Posts Tagged ‘Rick Edmonds’

McClatchy shines in latest revenue report

Friday, December 10th, 2010

Not only has McClatchy stock gained nearly $1 since CEO Gary Pruitt made his presentation to investors and analysts Wednesday morning at the annual UBS Global Media Conference in New York, Pruitt says classified advertising revenue is leading the way in the firm’s improving 2010 ad revenue picture.

It’s a Bizarro world.

As Poynter’s Rick Edmonds points out, the death of classified advertising is pretty much  “a consensus truism about the decline of the newspaper industry.” But McClatchy says not only that classifieds are leading its improving outlook, but among classifieds, employment advertising is up 2.1 percent since first turning positive in May.

It’s all a part of the continuing “less-bad is good” scenario. Here’s the score, directly from McClatchy’s news release: “Advertising revenues were down 5.8 percent in October and November 2010 combined, compared to declines of 6.4 percent in the third quarter, 8.2 percent in the second quarter and 11.2 percent in the first quarter of 2010. Year-to-date advertising revenues through November 2010 were down 8 percent. Total revenues for October and November 2010 combined were down 5.1 percent and were down 6.2 percent year-to-date through November 2010.”

But the stock is soaring, says The Street, based on Pruitt’s optimistic outlook. “We have seen improvement in revenues in every quarter of 2010 and that has continued into the fourth quarter,” Pruitt said in his presentation. “Looking forward to 2011, we expect advertising revenues to continue to improve.”

Edmonds reports that Pruitt said classifieds are recovering faster than other segments of the company’s advertising base and should be a healthy business for years to come.

More than half of McClatchy’s employment classifed income is now from the digital version, and rates for online classifieds, which have always lagged print, are pulling even with print, and may pass them in another year or two, according to Pruitt, again with employment ads taking the lead.

Edmonds also points out that McClatchy derives revenue from part-ownership in such online classifieds sites as CareerBuilder, Classified Ventures and  Homefinder. McClatchy announced that Classified Ventures, which includes and, will pay McClatchy a special dividend of $20 to $25 million by the end of the year.

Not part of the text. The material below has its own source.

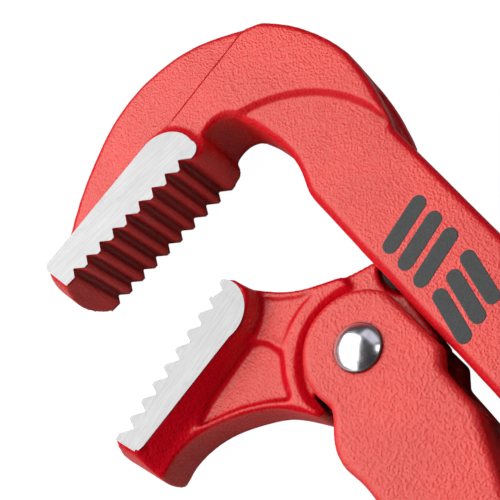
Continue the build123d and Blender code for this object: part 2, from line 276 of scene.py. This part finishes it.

“McClatchy, like most of the newspaper companies presenting this week, is operating profitably and using a big share of those earnings to pay down debt,” Edmonds concludes [The publisher will have $1.775 billion of outstanding debt and “a very manageable maturity schedule” at the end of its fiscal year, Pat Talamantes, McClatchy’s chief financial officer, said.]. “And like the other companies, it is not making any promises that revenues, currently declining about 5 percent year-to-year, will grow in 2011.

“’I can’t tell you when we will go positive,’ Pruitt told a questioner, ‘but we think that we will.’”

Edmonds: Newspapers aren’t rebounding

Monday, November 15th, 2010

Rick Edmonds, who tracks and analyzes the latest media business developments for Poynter online at The Biz Blog, explains the last year, if not few years, in newspapers in a post titled Seven Reasons Newspapers Are Not Rebounding Financially.”

“The good news first,” Edmonds writes. “Newspapers are solvent and profitable, often quite profitable on an operating basis. Only a handful went out of business during the great recession. Newspaper companies now are generating enough cash to pay down debt and finance robust exploration of potential new digital revenue streams.

“But I see at least seven signs of continuing trouble in the near term and a bumpy path to the mythical ‘new business model.'”

Edmonds’ seven signs (which he discusses):

1. Advertising revenues are still falling.
2. Online and other digital growth doesn’t take up the slack.
3. Newsprint prices are rising again.
4. Other cost reductions are cycling through.
5. Circulation revenues have gone flat.
6. The “death spiral” cycle continues.
7. Debt continues to be problematic.